## INFORMATION PROVIDED
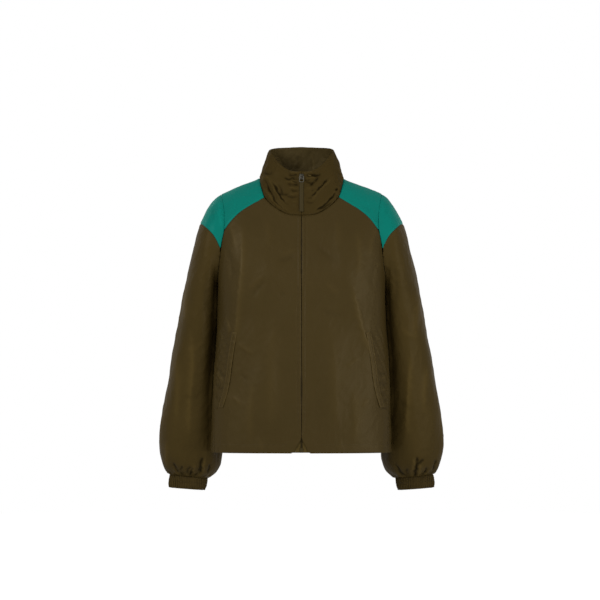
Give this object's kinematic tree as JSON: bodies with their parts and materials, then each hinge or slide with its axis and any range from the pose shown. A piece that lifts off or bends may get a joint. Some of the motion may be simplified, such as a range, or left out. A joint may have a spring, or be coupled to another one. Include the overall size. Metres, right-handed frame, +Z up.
{
  "type": "anorak",
  "caption": "Hollow zip-through shell jacket with a stand collar, contrast shoulder yokes, slanted side pockets and gathered sleeves with elastic cuffs.",
  "frame": {"origin": "between the wearer's shoulders, level with their tops beside the neck, on the jacket's centre line", "axes": "+Z up the wearer, -Y out of the front with the zip, +X towards the wearer's left"},
  "size_m": [0.6304, 0.252, 0.7583],
  "materials": {
    "olive_nylon": "thin woven nylon with a soft satin sheen",
    "teal_nylon": "thin woven nylon with a soft satin sheen",
    "olive_trim": "elastic and woven tape, matt",
    "zip_metal": "dull grey metal",
    "pull_strap": "moulded strap, matt"
  },
  "bodies": {
    "garment": {"front_left": "olive_nylon", "front_right": "olive_nylon", "back": "olive_nylon", "sleeve_left": "olive_nylon", "sleeve_right": "olive_nylon", "collar": "olive_nylon", "pocket_left": "olive_nylon", "pocket_right": "olive_nylon", "yoke_left": "teal_nylon", "yoke_right": "teal_nylon", "sleeve_cap_left": "teal_nylon", "sleeve_cap_right": "teal_nylon", "cuff_left": "olive_trim", "cuff_right": "olive_trim", "zip_tape_left": "olive_trim", "zip_tape_right": "olive_trim", "zip_chain": "zip_metal", "zip_slider": "zip_metal"},
    "zip_pull": {"zip_link": "zip_metal", "zip_strap": "pull_strap"}
  },
  "joints": [
    {"name": "zip_pull_swing", "type": "hinge", "parent": "garment", "child": "zip_pull", "pos_m": [0, -0.0748, 0.02889], "axis": [-1, 0, 0], "range_deg": [0, 150]}
  ]
}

## WHAT IS REQUIRED
Repeat the material above exactly.

## FINISHED EXERCISE
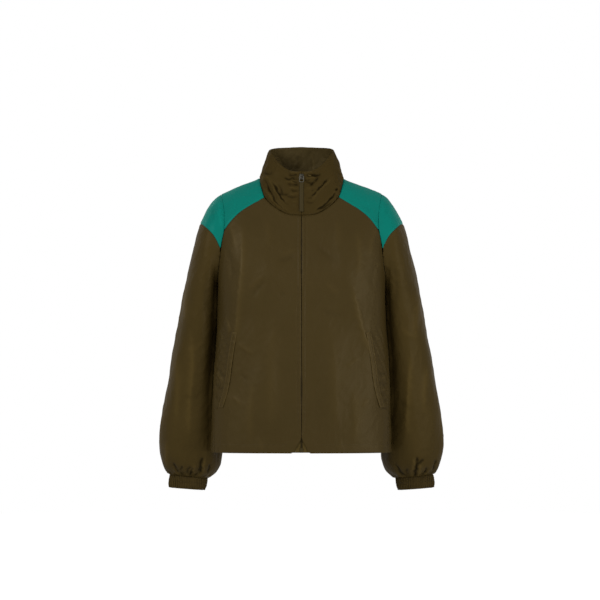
Give this object's kinematic tree as JSON: bodies with their parts and materials, then each hinge or slide with its axis and any range from the pose shown. A piece that lifts off or bends may get a joint. Some of the motion may be simplified, such as a range, or left out. A joint may have a spring, or be coupled to another one. Include the overall size. Metres, right-handed frame, +Z up.
{
  "type": "anorak",
  "caption": "Hollow zip-through shell jacket with a stand collar, contrast shoulder yokes, slanted side pockets and gathered sleeves with elastic cuffs.",
  "frame": {"origin": "between the wearer's shoulders, level with their tops beside the neck, on the jacket's centre line", "axes": "+Z up the wearer, -Y out of the front with the zip, +X towards the wearer's left"},
  "size_m": [0.6304, 0.252, 0.7583],
  "materials": {
    "olive_nylon": "thin woven nylon with a soft satin sheen",
    "teal_nylon": "thin woven nylon with a soft satin sheen",
    "olive_trim": "elastic and woven tape, matt",
    "zip_metal": "dull grey metal",
    "pull_strap": "moulded strap, matt"
  },
  "bodies": {
    "garment": {"front_left": "olive_nylon", "front_right": "olive_nylon", "back": "olive_nylon", "sleeve_left": "olive_nylon", "sleeve_right": "olive_nylon", "collar": "olive_nylon", "pocket_left": "olive_nylon", "pocket_right": "olive_nylon", "yoke_left": "teal_nylon", "yoke_right": "teal_nylon", "sleeve_cap_left": "teal_nylon", "sleeve_cap_right": "teal_nylon", "cuff_left": "olive_trim", "cuff_right": "olive_trim", "zip_tape_left": "olive_trim", "zip_tape_right": "olive_trim", "zip_chain": "zip_metal", "zip_slider": "zip_metal"},
    "zip_pull": {"zip_link": "zip_metal", "zip_strap": "pull_strap"}
  },
  "joints": [
    {"name": "zip_pull_swing", "type": "hinge", "parent": "garment", "child": "zip_pull", "pos_m": [0, -0.0748, 0.02889], "axis": [-1, 0, 0], "range_deg": [0, 150]}
  ]
}